Comme la justice pénale est inquisitoire, il n’est, en principe, nul besoin d’une plainte ou d’une constitution de partie civile émanant des fidèles dont le culte a été perturbé ou du pasteur outragé dans l’exercice de son ministère, pour poursuivre les contrevenants. En pratique, il est douteux que la justice belge  soit prompte à faire, motu proprio, son office contre les récidivistes de ce genre  d’attentat. Pourtant, si les dispositions légales d’ordre public veulent encore dire quelque chose, une condamnation de deux mois à deux ans de prison, même avec sursis, cela pourrait toujours faire réfléchir les monomaniaques de l’incivilité.
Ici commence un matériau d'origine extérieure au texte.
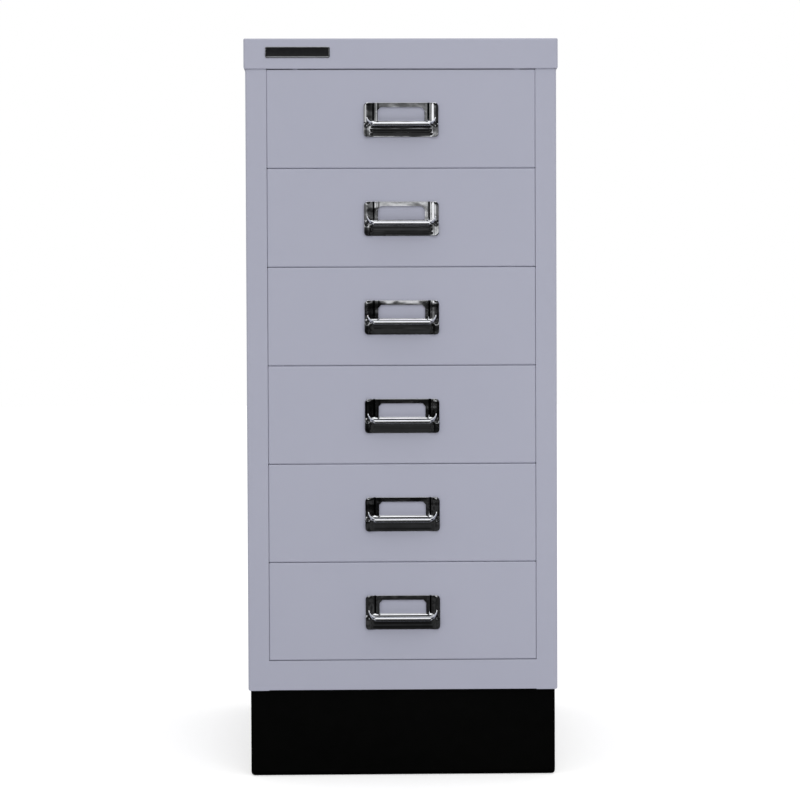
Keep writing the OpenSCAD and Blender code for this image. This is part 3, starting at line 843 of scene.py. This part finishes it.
def build_world(level):
    """Even light from all round, seen as white."""
    world = bpy.data.worlds.new("studio")
    bpy.context.scene.world = world
    world.use_nodes = True
    tree = world.node_tree
    background = tree.nodes["Background"]
    background.inputs["Color"].default_value = (1, 1, 1, 1)
    seen = light_path(tree, ["Is Camera Ray", "Is Glossy Ray", "Is Transmission Ray"])
    connect(tree, background.inputs["Strength"], map_range(tree, seen, 0, 1, level, 1.0))


def area_light(name, centre, toward, width, height, watts):
    """A soft box that reflections don't see."""
    data = bpy.data.lights.new(name, "AREA")
    data.shape = "RECTANGLE"
    data.size, data.size_y, data.energy = width, height, watts
    obj = add_object(name, data)
    face_toward(obj, centre, toward, "-Z")
    obj.visible_glossy = False
    obj.visible_camera = False


def build_camera():
    yaw, pitch, roll = [math.radians(turn) for turn in CAMERA_TURNS]
    level = Vector((math.sin(yaw), math.cos(yaw), 0)) * math.cos(pitch)
    forward = level + Vector((0, 0, -math.sin(pitch)))
    right = Vector((math.cos(yaw), -math.sin(yaw), 0))
    up = right.cross(forward)
    right, up = (right * math.cos(roll) + up * math.sin(roll),
                 up * math.cos(roll) - right * math.sin(roll))
    data = bpy.data.cameras.new("camera")
    data.sensor_width = SENSOR_MM
    data.lens = SENSOR_MM * FOCAL_PX / FRAME_PX
    data.clip_start, data.clip_end = CLIP
    cam = add_object("camera", data)
    turn = Matrix((right, up, -forward)).transposed()
    cam.matrix_world = Matrix.Translation(CAMERA_AT) @ turn.to_4x4()
    bpy.context.scene.camera = cam


build_floor(albedo=0.8, glow=0.46)
build_world(0.8)
build_camera()
tent("room_screen", graded_light("room_light", ("Z", ROOM_BANDS), ("X", ROOM_SIDES)))
card("left_card", (-1.45, -1.35, 0.85), (0, -1.35, 0.85), 1.9, 1.0,
     graded_light("left_card", ("X", CARD_ACROSS), ("Y", CARD_UP), 1.3))
card("top_card", (0, -0.95, 2.0), (0, -0.5, 0), 2.4, 2.2, card_light("top_card", 1.6))
area_light("key", (0.5, -2.8, 2.6), (0, 0, 0.4), 2.4, 1.8, 22.5)
area_light("fill", (0.3, -1.1, 0.04), (0, -0.19, 0.12), 0.9, 0.3, 1.5)

scene = bpy.context.scene
scene.view_settings.view_transform = "Standard"
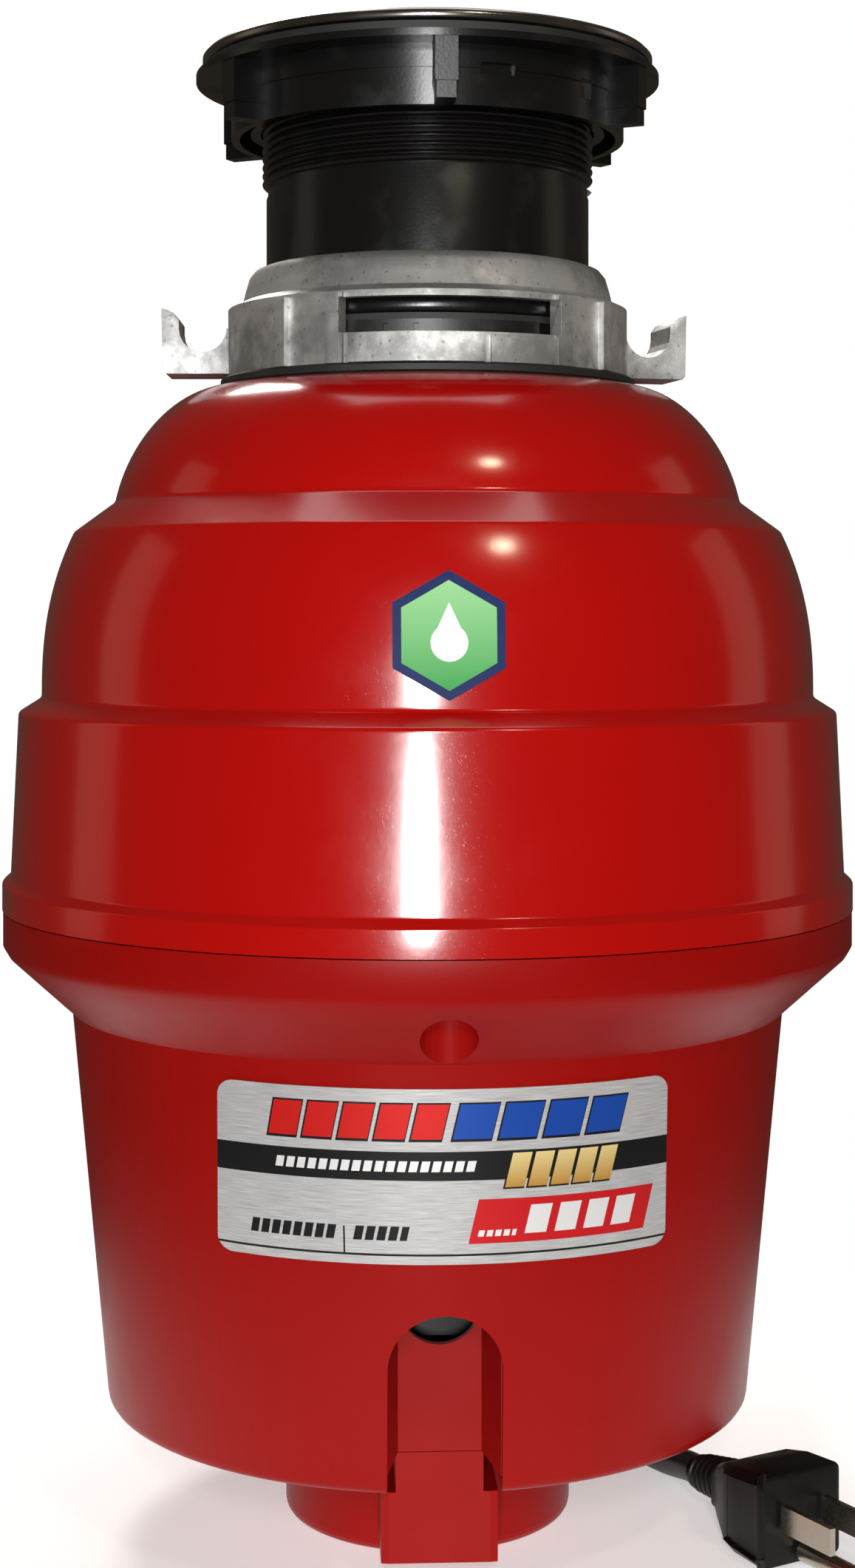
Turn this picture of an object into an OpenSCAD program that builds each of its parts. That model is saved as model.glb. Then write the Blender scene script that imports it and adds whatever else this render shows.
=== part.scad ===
// Kitchen food waste disposer that hangs from a sink drain, standing here on its base.
// Millimetres. +Z is up, the front is -Y, and the origin is the centre of the base's underside.

/* [Shells] */
// Largest outside radius, at the band where the two shells meet
band_r = 107; // [95:1:130]
// Wall of both plastic shells
shell_wall = 2.4; // [2:0.1:3.4]
// Height of the shell's bottom edge above the floor
foot_h = 30; // [27:1:40]
// Height of the skirt that tapers down from the shoulder
skirt_h = 98; // [88:1:130]
// How far the skirt's bottom edge lies inside the band
skirt_bottom_in = 26.2; // [20:0.2:28]
// How far the skirt's top edge lies inside the band
skirt_top_in = 17.3; // [12:0.1:19]
// Height of the shoulder under the band
shoulder_h = 15.8; // [10:0.2:24]
// Height of the lower shell's rim, up to the seam
rim_h = 9.7; // [7:0.1:14]
// Height of the upper shell's band, up from the seam
band_h = 6.4; // [5:0.2:10]
// Height of the first tier, just above the band
tier1_h = 40.4; // [38:0.2:60]
// Height of the second tier
tier2_h = 41.2; // [32:0.2:60]
// Height of the dome above the second tier
dome_h = 29; // [25:0.5:40]
// Width of the arched wiring slot at the front
slot_w = 25.8; // [22:0.2:28]
// Height of the arched wiring slot above the shell's bottom edge
slot_h = 41.3; // [34:0.1:48]

/* [Sink mount] */
// Outside radius of the plastic neck that passes through the sink
neck_r = 41; // [38:0.1:43]
// Wall of the neck
neck_wall = 3.2; // [2.6:0.1:4]
// Length of the neck above the mounting ring
neck_h = 50.8; // [48:0.1:70]
// Pitch of the mounting nut's thread, 12 turns to the inch
thread_pitch = 2.117; // [1.6:0.001:3]
// Radius of the steel sink flange, for a four and a half inch flange
flange_r = 57.15; // [56:0.05:62]
// Radius of the mounting nut's top disc
nut_disc_r = 58.8; // [57:0.1:64]
// Height of the mounting nut
nut_h = 16; // [13:0.2:20]
// Number of grip ribs on the mounting nut
nut_ribs = 6; // [4:1:8]
// Height of the cast mounting ring
ring_h = 27.4; // [26:0.2:34]
// Wall of the mounting ring's skirt
ring_wall = 2.9; // [2.4:0.1:4]
// Reach of the ring's two hooks beyond its skirt
hook_reach = 16.1; // [12:0.1:20]

/* [Grinding] */
// How far the grinding chamber's wall lies inside the band
chamber_in = 27; // [26:0.5:34]
// Wall of the grinding chamber
chamber_wall = 3; // [2.5:0.1:4]
// Inside radius of the discharge outlet
outlet_r = 17.5; // [15:0.1:17.5]
// Outside radius of the dishwasher inlet, a seven-eighths inch hose nozzle
inlet_r = 11.1; // [9:0.1:12]
// Thickness of the turntable
turntable_t = 2.5; // [2:0.1:4]

/* [Motor] */
// Outside radius of the motor can
can_r = 46; // [42:0.5:47]
// Wall of the motor can
can_wall = 2.2; // [1.8:0.1:3]
// Radius of the motor shaft, where the bearings sit
shaft_r = 6; // [5:0.1:7]
// Radius of the armature's core
core_r = 29.5; // [26:0.1:32]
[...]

Il n’est jamais trop tard pour bien faire.



[1] Je ne suis pas juriste, mentionne M. Houziaux au bas de son article, mais tout de même. Dans le cas d’une perturbation du culte (Toussaint 2010), l’article 143 du Code pénal belge semble assez explicite : « Ceux qui, par des troubles ou des désordres, auront empêché, retardé ou interrompu les exercices d'un culte qui se pratiquent dans un lieu destiné ou servant habituellement au culte ou dans les cérémonies publiques de ce culte, seront punis d'un emprisonnement de huit jours à trois mois et d'une amende de vingt-six [euros] à cinq cents [euros] <L 2000-06-26/42, art. 2, En vigueur : 01-01-2002> » (Internet). M.O.H.